Then, at the Lamb of God, I perceived wrongly that a parishioner, who has serious health problems, had collapsed in the front pew to the side of our altar. What to do???????
(Fortunately, I misperceived what had happened). Distracting nonetheless.
But in the life of an extraordinary priest, this takes the cake!
I had the Extraordinary Form of the Mass at our Cathedral at 1 PM yesterday, after a distracting Ordinary Form Mass that went too long 20 miles away and I got to the Cathedral fifteen minutes before 1 PM.
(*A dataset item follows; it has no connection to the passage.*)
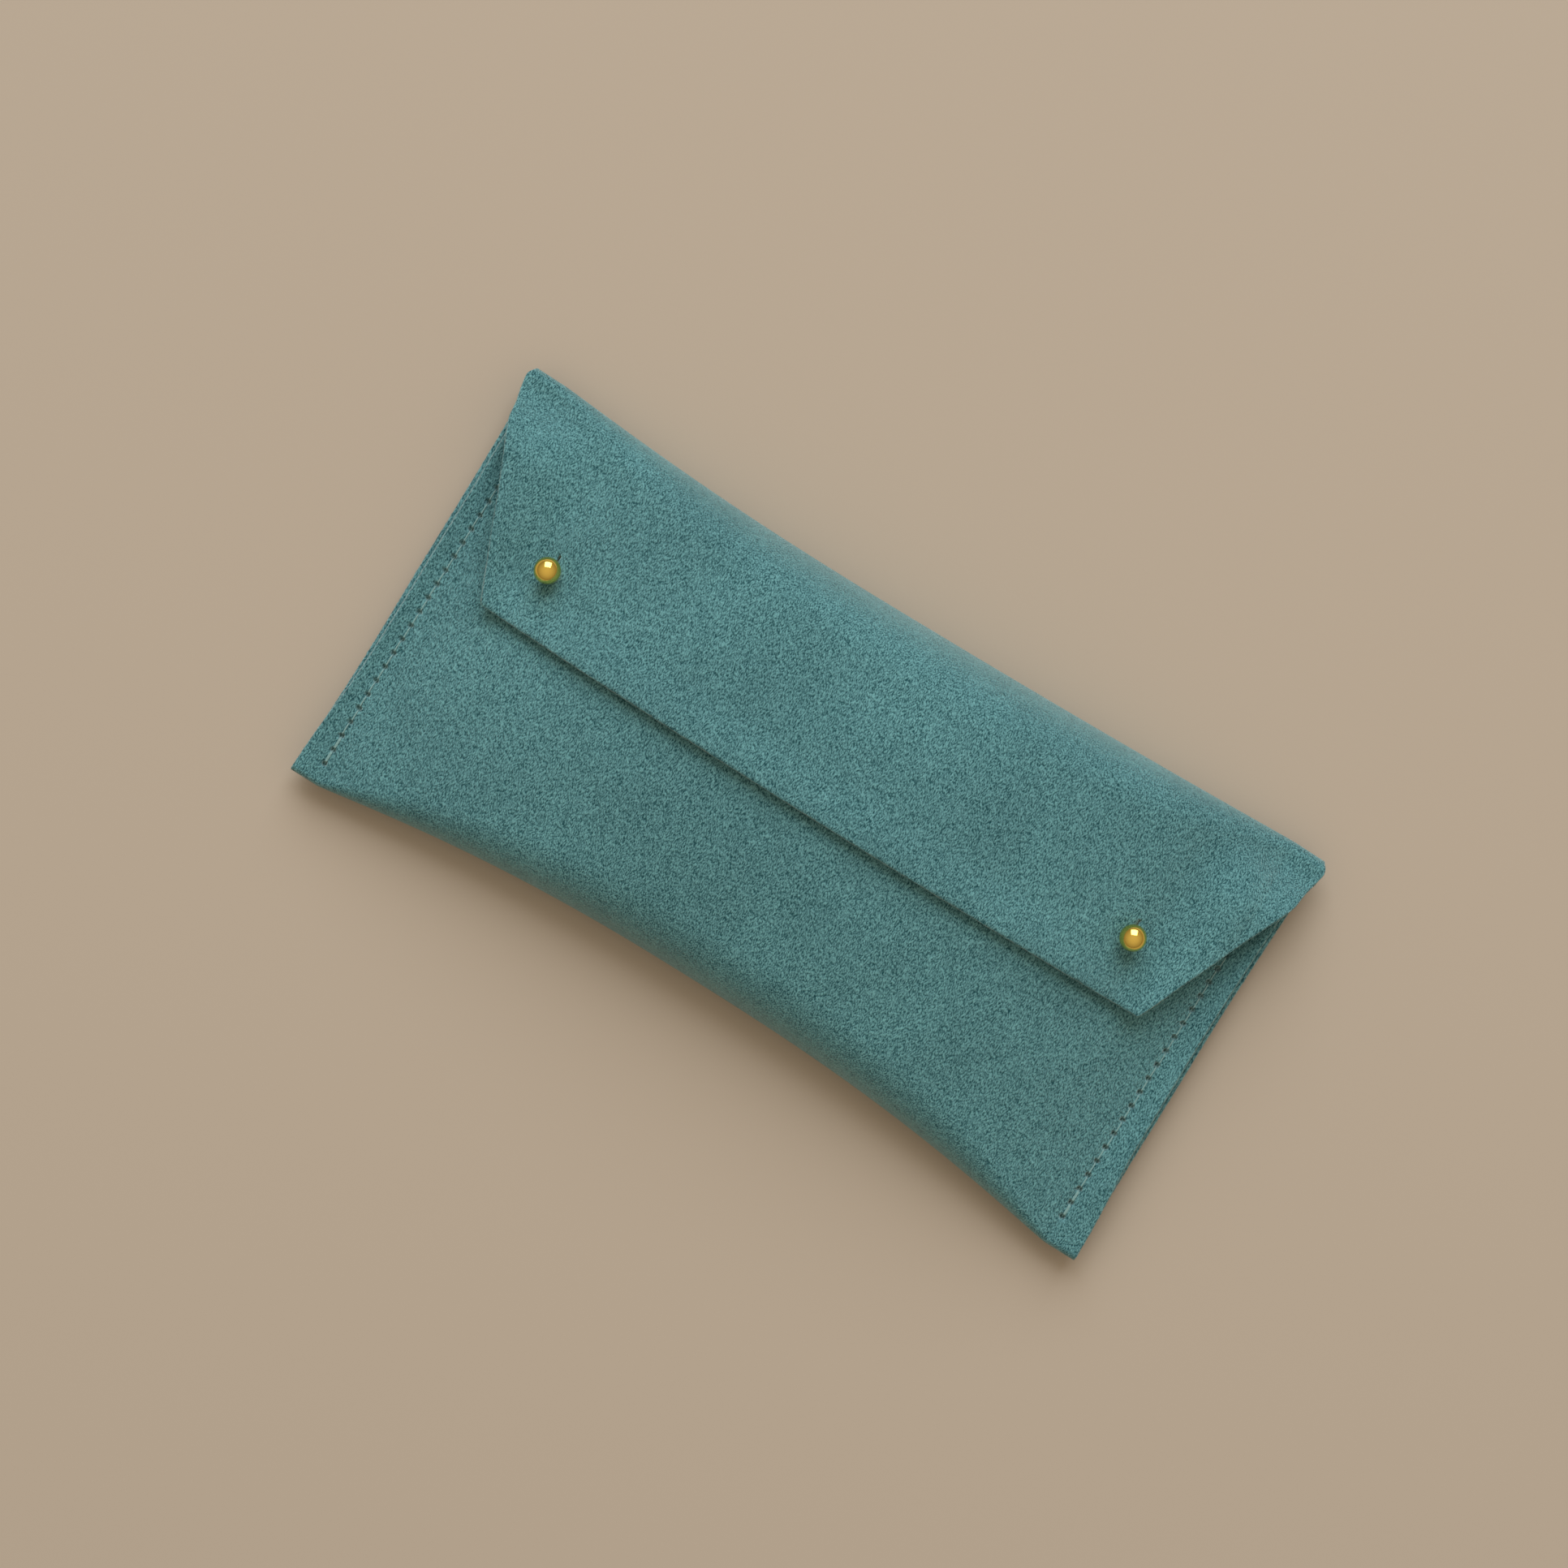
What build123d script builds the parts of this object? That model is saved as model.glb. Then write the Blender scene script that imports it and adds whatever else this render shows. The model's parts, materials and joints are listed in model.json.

I was informed by the mc for the Mass that I was going solo without him but with two small altar boys, who he said knew what they were doing (and they did). And yes, at St. Joseph in Macon, I didn't have an mc for the EF Mass, but at the Cathedral I have grown accustomed to having one tell me what to do, when to do it and to flip the pages of the Roman Missal. I am spoiled, I know!
And the crowd for the EF Mass was larger than normal, more tourists I guess.
But that wasn't the most distracting. This was:
As I was chanting flawlessly the Solemn Easter Preface in Latin of course, the sound system in the Cathedral went haywire! The feedback made my tinnitus go bizzerk, in fact, I thought that it was my tinnitus. It got so loud that my chanting started to harmonize with the squeal of feedback.
But I was a prayerful trooper, acting as though none of this was a distraction to me. Finally someone rebooted the sound system. It was a good thing, though for ad orientem so no one could see my sense of relief when the distracting unbearably loud squealing stopped. And of course, I did not become distracted whatsoever by the reaction of the faithful behind me since we were all facing the same direction, God, Who is never a distraction!
All in the life of an ordinary/extraordinary parish priest.